1. Instance Segmentation
2. Semantic Segmentation

The instance segmentation combines object detection, where the goal is to classify individual objects and localize them using a bounding box, and semantic segmentation, where the goal is to classify each pixel into the given classes. In instance segmentation, we care about detection and segmentation of the instances of objects separately. Mask R-CNN is a state-of-art model for Instance segmentation. It extends Faster R-CNN, the model used for object detection, by adding a parallel branch for predicting segmentation masks.

Consider instance segmentation a refined version of semantic segmentation. Categories like “vehicles” are split into “cars,” “motorcycles,” “buses,” and so on — instance segmentation detects the instances of each category.

In Semantic segmentation for instance, a street scene would be segmented by “pedestrians,” “bikes,” “vehicles,” “sidewalks,” and so on.

In other words, semantic segmentation treats multiple objects within a single category as one entity. Instance segmentation, on the other hand, identifies individual objects within these categories.

### UNet

The UNet architecture has –

* An Encoder - Downsampling part. It is used to get context in the image. It is just a stack of convolutional and max pooling layers.
* A Decoder - Symmetric Upsampling part. It is used for precise localization. Transposed convolution is used for Upsampling.

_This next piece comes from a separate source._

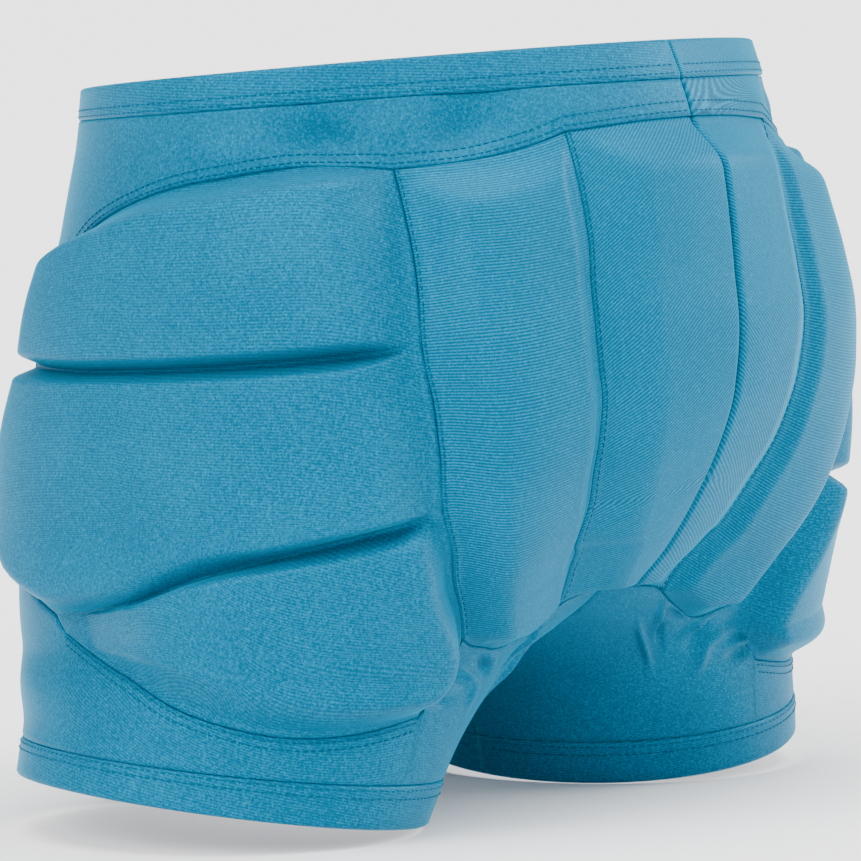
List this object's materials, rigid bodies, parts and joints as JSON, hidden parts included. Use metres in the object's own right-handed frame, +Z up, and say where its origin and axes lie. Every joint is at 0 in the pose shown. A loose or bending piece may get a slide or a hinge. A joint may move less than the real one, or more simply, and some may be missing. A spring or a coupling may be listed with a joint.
{
  "type": "padded impact shorts",
  "caption": "Close-fitting turquoise stretch undershorts with moulded foam pads over the hips and seat, a flat waistband and short hemmed legs.",
  "frame": {"origin": "centre of the waist opening, just below the edge of the waistband", "axes": "+Z up through the waist opening, the wearer faces -Y, +X towards the wearer's left"},
  "size_m": [0.3914, 0.2977, 0.3088],
  "materials": {
    "stretch_cloth": "shiny fine-ribbed stretch knit",
    "inner_cloth": "matt knit",
    "foam": "matt closed-cell foam"
  },
  "bodies": {
    "root": {"waistband_left": "stretch_cloth", "waistband_right": "stretch_cloth", "yoke_left": "stretch_cloth", "yoke_right": "stretch_cloth", "hip_cover_left": "stretch_cloth", "hip_cover_right": "stretch_cloth", "outer_seat_cover_left": "stretch_cloth", "outer_seat_cover_right": "stretch_cloth", "inner_seat_cover_left": "stretch_cloth", "inner_seat_cover_right": "stretch_cloth", "leg_panel_left": "stretch_cloth", "leg_panel_right": "stretch_cloth", "leg_hem_left": "stretch_cloth", "leg_hem_right": "stretch_cloth", "hip_pad_upper_left": "foam", "hip_pad_upper_right": "foam", "hip_pad_middle_left": "foam", "hip_pad_middle_right": "foam", "hip_pad_lower_left": "foam", "hip_pad_lower_right": "foam", "outer_seat_pad_left": "foam", "outer_seat_pad_right": "foam", "inner_seat_pad_left": "foam", "inner_seat_pad_right": "foam", "hip_lining_left": "inner_cloth", "hip_lining_right": "inner_cloth", "seat_lining_left": "inner_cloth", "seat_lining_right": "inner_cloth"}
  },
  "joints": []
}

It is a fully convolutional network (FCN). it has Convolutional layers and it does not have any dense layer so it can work for image of any size. A general representation of fully convolutional networks. The encoder is composed of convolutional and pooling layers for Downsampling and the decoder is composed of deconvolution layers for Upsampling.

The U-Net is an elegant architecture that solves most of the occurring issues. It uses the concept of fully convolutional networks for this approach. The intent of the U-Net is to capture both the features of the context as well as the localization. This process is completed successfully by the type of architecture built. The main idea of the implementation is to utilize successive contracting layers, which are immediately followed by the Upsampling operators for achieving higher resolution outputs on the input images.

Dice coefficient

Dice coefficient is defined as follows: X is the predicted set of pixels and Y is the ground truth. A higher dice coefficient is better. A dice coefficient of 1 can be achieved when there is perfect overlap between X and Y. Since the denominator is constant, the only way to maximize this metric is to increase overlap between X and Y.

$$
Dice = 2 | X ∩ Y | / (|X |+| Y |)  =  2 TP / (2 TP + FP + FN)
$$

Reference :

[Quick intro to Instance segmentation: Mask R-CNN](https://kharshit.github.io/blog/2019/08/23/quick-intro-to-instance-segmentation)


---

# Agent Instructions: Querying This Documentation

If you need additional information that is not directly available in this page, you can query the documentation dynamically by asking a question.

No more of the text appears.